The experimental results validate the feasibility of the Remote Wire Drive for mobile robot actuation in environments where electronics are undesirable or infeasible. The decoupled joint transmission achieves high efficiency and mechanical compliance, overcoming the limitations of TSMs and rigid conduit-based approaches. However, the system exhibits limitations in locomotion speed and control accuracy, primarily due to wire stretch and the absence of feedback control.

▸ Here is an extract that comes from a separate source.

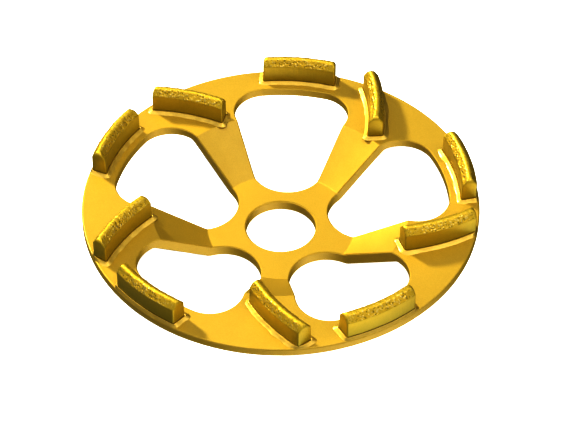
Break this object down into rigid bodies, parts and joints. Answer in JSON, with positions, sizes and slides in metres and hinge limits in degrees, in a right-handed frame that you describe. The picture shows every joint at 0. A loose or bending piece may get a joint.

The robot's swing legs occasionally dragged on the floor, a consequence of open-loop gait control and the inherent instability of the trot gait without sensory feedback.

Theoretical implications include the demonstration that serially decoupled joints can serve as a general-purpose, high-efficiency remote actuation mechanism for mobile robots. Practically, this architecture is promising for applications in nuclear decommissioning, disaster response, and other domains requiring robust, electronics-free actuation.

Future Directions

Enhancements in wire stretch compensation, friction modeling, and closed-loop control—potentially via remote sensing—could significantly improve performance. Increasing the number of legs or degrees of freedom, and optimizing the mechanical design for specific tasks, may further extend the applicability of the Remote Wire Drive. Integration with advanced materials and miniaturized actuation units could enable deployment in even more challenging environments.

Conclusion

This work establishes the Remote Wire Drive as a viable architecture for remotely actuated mobile robots, leveraging serially decoupled joints to achieve efficient, flexible, and robust power transmission. The experimental quadruped robot demonstrates the practical implementation and operational feasibility of this approach. While current limitations exist in speed and control precision, the architecture provides a foundation for future development of mobile robots capable of operating in extreme environments without onboard electronics.